Given exercise
Set down only the lines running from the one with "The Blender code for this object" to the one with "return wrinkle - (FURROW_DEPTH", both lines included, exactly as they stand, please.

Dataset records
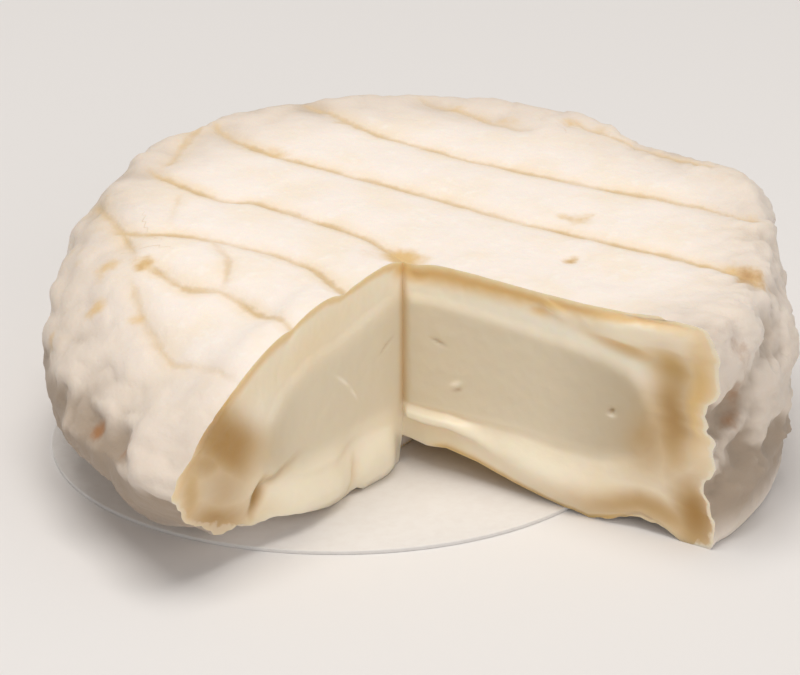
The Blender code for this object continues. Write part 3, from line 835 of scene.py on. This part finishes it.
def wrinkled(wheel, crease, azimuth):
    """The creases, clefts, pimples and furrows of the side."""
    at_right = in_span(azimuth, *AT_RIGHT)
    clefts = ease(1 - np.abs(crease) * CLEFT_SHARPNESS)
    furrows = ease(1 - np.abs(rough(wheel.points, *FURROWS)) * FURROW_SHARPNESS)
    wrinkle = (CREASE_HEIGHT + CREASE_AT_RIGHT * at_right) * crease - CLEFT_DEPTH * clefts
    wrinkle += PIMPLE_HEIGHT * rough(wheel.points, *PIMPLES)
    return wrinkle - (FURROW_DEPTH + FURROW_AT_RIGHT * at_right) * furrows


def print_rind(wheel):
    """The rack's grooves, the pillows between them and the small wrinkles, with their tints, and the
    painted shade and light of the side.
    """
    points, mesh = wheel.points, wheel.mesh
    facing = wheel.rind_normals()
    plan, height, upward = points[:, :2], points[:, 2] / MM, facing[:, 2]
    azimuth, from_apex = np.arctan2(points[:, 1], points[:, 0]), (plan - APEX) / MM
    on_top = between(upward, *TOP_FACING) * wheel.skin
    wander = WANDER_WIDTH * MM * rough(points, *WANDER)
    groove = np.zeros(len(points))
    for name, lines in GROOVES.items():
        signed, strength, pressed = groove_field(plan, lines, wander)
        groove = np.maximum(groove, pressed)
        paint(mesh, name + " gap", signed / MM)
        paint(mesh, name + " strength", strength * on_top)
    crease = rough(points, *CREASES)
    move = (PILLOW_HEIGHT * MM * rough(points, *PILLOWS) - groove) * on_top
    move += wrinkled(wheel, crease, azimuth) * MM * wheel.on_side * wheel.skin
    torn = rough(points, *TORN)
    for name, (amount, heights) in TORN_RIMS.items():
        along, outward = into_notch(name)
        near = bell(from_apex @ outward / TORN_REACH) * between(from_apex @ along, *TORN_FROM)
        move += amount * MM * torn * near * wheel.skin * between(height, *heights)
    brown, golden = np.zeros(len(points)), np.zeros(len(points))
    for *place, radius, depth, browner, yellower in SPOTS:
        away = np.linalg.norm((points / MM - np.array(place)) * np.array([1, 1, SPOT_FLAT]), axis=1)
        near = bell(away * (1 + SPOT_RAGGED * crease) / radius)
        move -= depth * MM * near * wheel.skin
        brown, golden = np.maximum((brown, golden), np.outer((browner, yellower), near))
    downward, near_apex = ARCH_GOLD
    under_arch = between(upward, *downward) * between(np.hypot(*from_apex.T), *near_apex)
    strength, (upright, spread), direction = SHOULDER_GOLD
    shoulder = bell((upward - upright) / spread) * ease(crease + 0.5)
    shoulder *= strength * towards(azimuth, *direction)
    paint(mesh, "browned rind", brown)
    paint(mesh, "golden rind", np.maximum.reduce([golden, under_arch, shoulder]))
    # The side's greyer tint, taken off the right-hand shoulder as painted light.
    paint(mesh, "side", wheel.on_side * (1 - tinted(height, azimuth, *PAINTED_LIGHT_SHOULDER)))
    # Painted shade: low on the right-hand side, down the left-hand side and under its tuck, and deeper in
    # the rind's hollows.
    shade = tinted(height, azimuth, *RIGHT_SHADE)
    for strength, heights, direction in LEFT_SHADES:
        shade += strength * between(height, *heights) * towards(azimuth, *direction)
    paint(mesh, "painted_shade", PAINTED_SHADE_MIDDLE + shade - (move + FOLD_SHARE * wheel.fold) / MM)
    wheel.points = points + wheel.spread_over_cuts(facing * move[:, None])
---
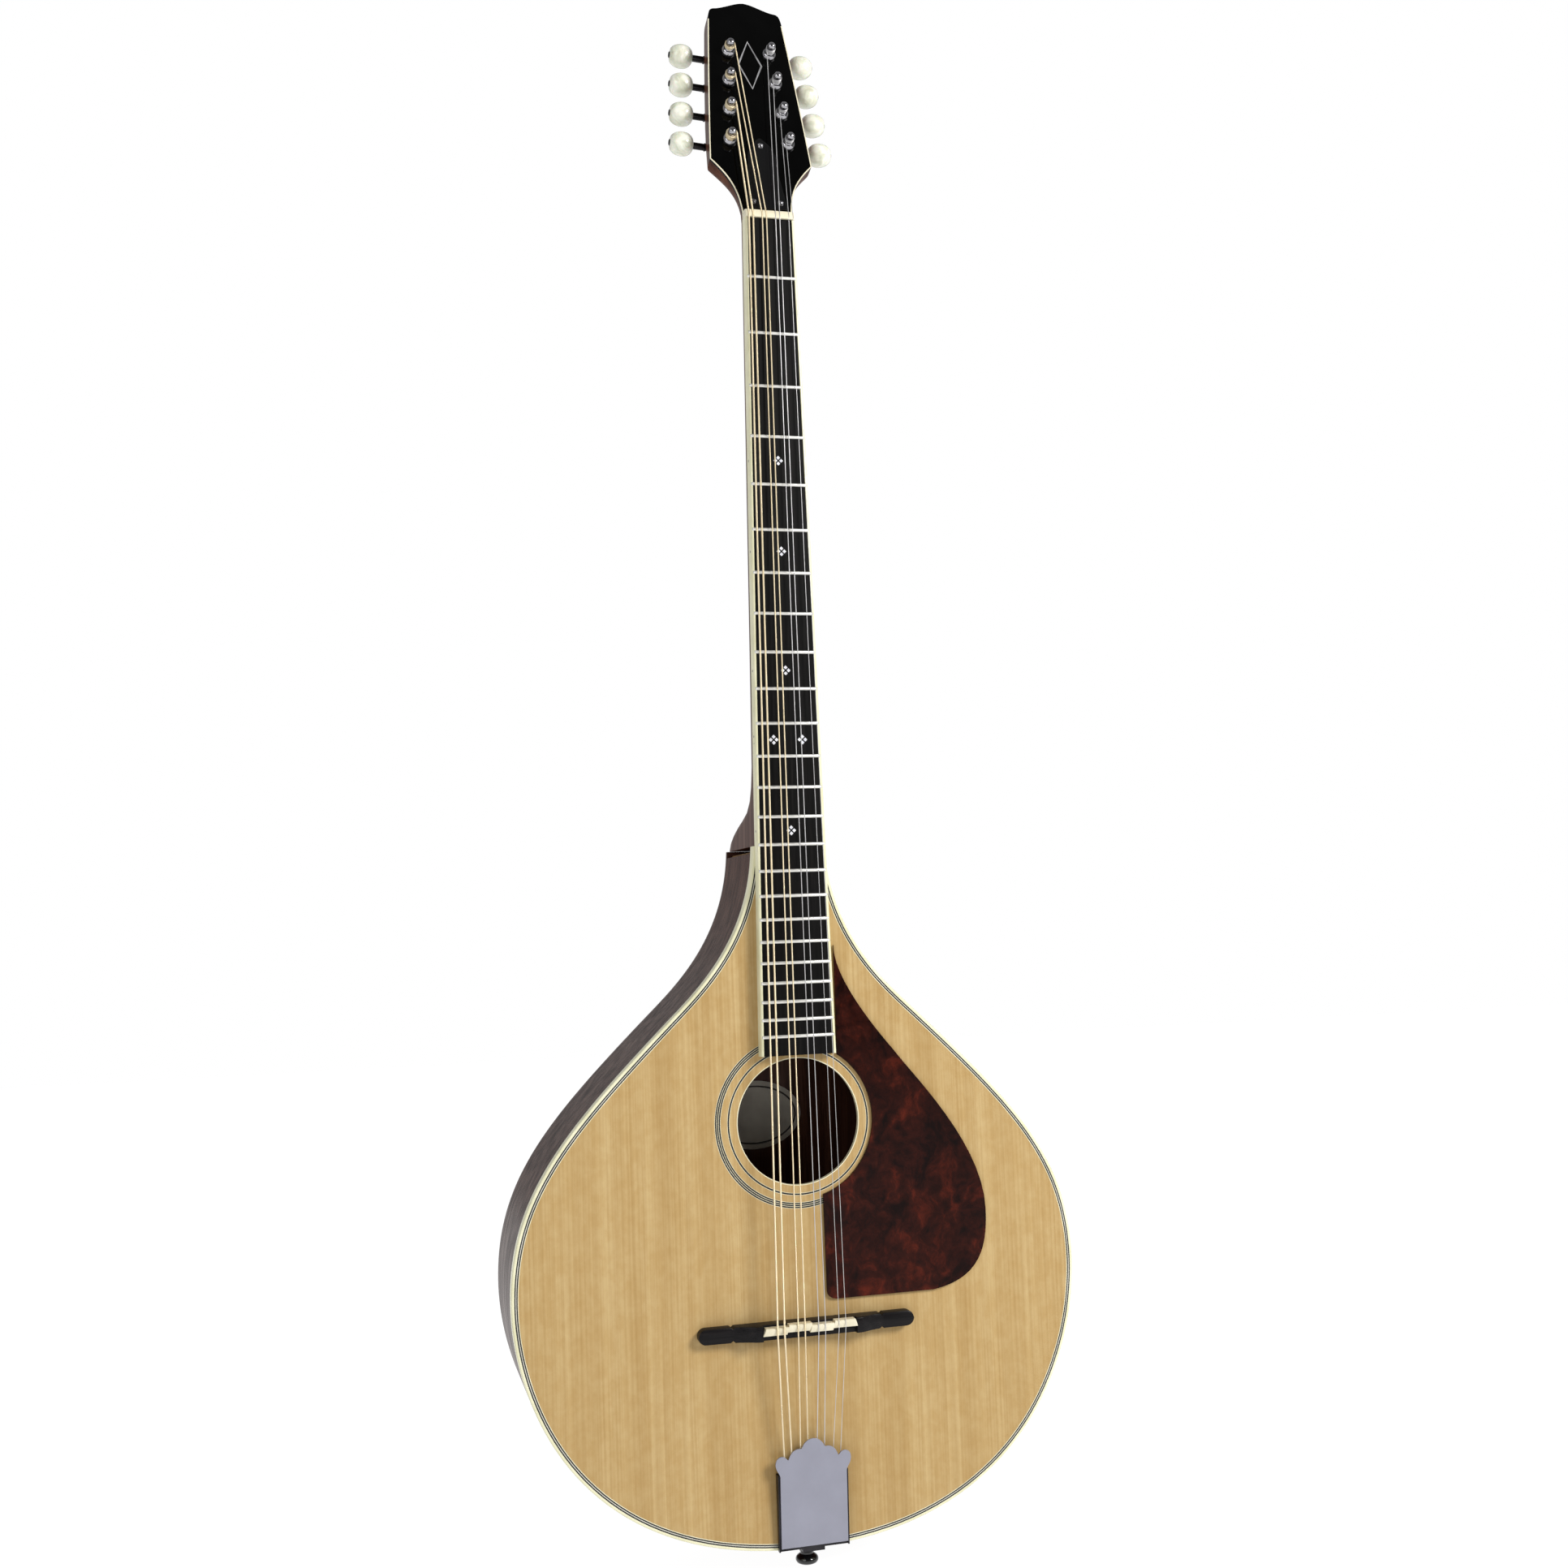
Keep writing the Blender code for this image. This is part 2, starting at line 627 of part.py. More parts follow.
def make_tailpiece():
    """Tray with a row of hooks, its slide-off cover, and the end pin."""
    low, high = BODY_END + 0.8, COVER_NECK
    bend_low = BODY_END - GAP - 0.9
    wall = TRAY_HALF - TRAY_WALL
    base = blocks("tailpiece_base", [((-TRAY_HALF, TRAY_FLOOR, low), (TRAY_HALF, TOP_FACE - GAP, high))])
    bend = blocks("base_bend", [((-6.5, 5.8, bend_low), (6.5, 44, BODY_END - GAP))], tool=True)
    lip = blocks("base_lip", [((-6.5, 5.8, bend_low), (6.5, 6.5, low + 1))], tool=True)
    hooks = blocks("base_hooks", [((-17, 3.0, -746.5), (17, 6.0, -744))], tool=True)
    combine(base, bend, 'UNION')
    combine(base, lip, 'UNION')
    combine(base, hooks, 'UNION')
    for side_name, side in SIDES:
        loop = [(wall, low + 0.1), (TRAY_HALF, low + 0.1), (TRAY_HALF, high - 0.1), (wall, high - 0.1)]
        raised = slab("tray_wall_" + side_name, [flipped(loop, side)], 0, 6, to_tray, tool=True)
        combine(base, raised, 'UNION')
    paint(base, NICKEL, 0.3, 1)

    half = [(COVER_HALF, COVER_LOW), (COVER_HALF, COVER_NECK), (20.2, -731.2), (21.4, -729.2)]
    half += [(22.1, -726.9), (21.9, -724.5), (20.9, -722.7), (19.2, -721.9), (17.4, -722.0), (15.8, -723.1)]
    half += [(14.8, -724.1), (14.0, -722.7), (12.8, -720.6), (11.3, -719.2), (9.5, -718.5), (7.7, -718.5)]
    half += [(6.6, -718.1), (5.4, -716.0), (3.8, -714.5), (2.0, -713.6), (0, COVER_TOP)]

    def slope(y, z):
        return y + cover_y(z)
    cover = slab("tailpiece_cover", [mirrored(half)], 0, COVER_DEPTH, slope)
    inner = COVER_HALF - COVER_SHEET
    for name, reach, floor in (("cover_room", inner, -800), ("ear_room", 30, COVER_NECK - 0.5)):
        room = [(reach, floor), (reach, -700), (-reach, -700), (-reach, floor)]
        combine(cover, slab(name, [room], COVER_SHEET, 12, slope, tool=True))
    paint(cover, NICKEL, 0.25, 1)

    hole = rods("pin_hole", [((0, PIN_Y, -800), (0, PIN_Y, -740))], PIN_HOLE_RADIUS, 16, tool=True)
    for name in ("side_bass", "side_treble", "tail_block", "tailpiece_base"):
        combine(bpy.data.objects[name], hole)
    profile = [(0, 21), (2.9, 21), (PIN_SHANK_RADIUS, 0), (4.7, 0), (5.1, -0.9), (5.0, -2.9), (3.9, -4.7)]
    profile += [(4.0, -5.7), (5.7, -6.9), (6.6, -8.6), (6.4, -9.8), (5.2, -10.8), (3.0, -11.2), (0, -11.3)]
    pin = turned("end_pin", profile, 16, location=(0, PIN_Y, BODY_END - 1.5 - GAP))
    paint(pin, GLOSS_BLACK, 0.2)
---
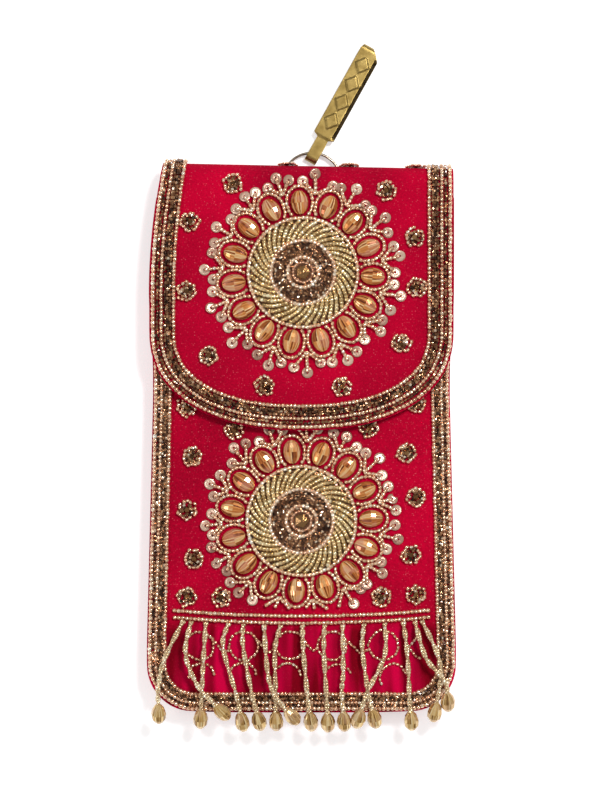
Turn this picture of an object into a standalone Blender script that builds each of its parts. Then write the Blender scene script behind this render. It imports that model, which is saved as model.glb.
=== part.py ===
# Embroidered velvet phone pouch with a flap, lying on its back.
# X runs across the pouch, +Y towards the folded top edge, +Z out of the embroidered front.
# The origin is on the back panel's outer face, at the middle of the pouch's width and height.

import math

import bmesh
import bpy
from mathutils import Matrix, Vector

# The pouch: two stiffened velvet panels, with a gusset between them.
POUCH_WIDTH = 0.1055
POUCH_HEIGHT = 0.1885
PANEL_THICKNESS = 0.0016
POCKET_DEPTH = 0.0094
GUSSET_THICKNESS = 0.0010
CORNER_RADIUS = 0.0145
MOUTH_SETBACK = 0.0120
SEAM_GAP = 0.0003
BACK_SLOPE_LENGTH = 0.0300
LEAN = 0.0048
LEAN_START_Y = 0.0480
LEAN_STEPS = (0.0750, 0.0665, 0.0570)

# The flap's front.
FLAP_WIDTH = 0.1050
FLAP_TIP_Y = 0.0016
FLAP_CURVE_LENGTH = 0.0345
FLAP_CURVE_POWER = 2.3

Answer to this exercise
The Blender code for this object continues. Write part 3, from line 835 of scene.py on. This part finishes it.
def wrinkled(wheel, crease, azimuth):
    """The creases, clefts, pimples and furrows of the side."""
    at_right = in_span(azimuth, *AT_RIGHT)
    clefts = ease(1 - np.abs(crease) * CLEFT_SHARPNESS)
    furrows = ease(1 - np.abs(rough(wheel.points, *FURROWS)) * FURROW_SHARPNESS)
    wrinkle = (CREASE_HEIGHT + CREASE_AT_RIGHT * at_right) * crease - CLEFT_DEPTH * clefts
    wrinkle += PIMPLE_HEIGHT * rough(wheel.points, *PIMPLES)
    return wrinkle - (FURROW_DEPTH + FURROW_AT_RIGHT * at_right) * furrows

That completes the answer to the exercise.